Predicting leaf-level fluxes of O3 and NO2: the relative roles of diffusion and biochemical processes.

Pollutants like O(3) and NO(2) enter leaves through the stomata and cause damage during reactions with components of biological cell membranes. The steady-state flux rates of these gases into the leaf are determined by a series of physical and biochemical resistances including stomatal aperture, reactions occurring within the cell wall and the ability of the leaf to remove the products of apoplastic reactions. In the present study, multiple regression models incorporating stomatal conductance, apoplastic and symplastic ascorbate concentrations, and nitrate reductase (NR) activities were generated to explain the observed variations in leaf-level flux rates of O(3) and NO(2). These measurements were made on the plant Catharanthus roseus (Madagascar periwinkle).
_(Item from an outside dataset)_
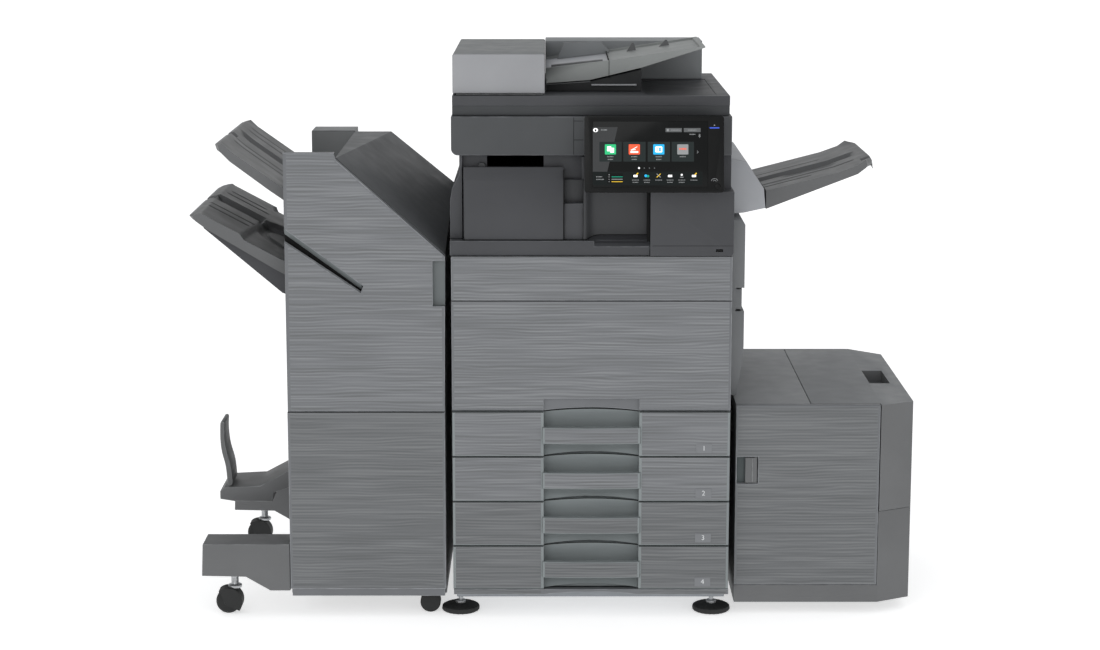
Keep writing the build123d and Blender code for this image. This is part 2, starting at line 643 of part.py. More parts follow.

The best-fit model explaining NO(2) flux included stomatal conductance, apoplastic ascorbate and NR activity. This model explained 89% of the variation in observed leaf fluxes and suggested physical resistances, reaction between NO(2) and apoplastic ascorbate, and the removal rate of nitrate (generated by reactions of NO(2) and water) from the apoplast all play controlling roles in NO(2) flux to leaves. O(3) flux was best explained by stomatal conductance and symplastic ascorbate explaining 66% of the total variation in leaf flux. Both models demonstrate the importance of measuring processes other than stomatal conductance to explain steady-state leaf-level fluxes of pollutant gases.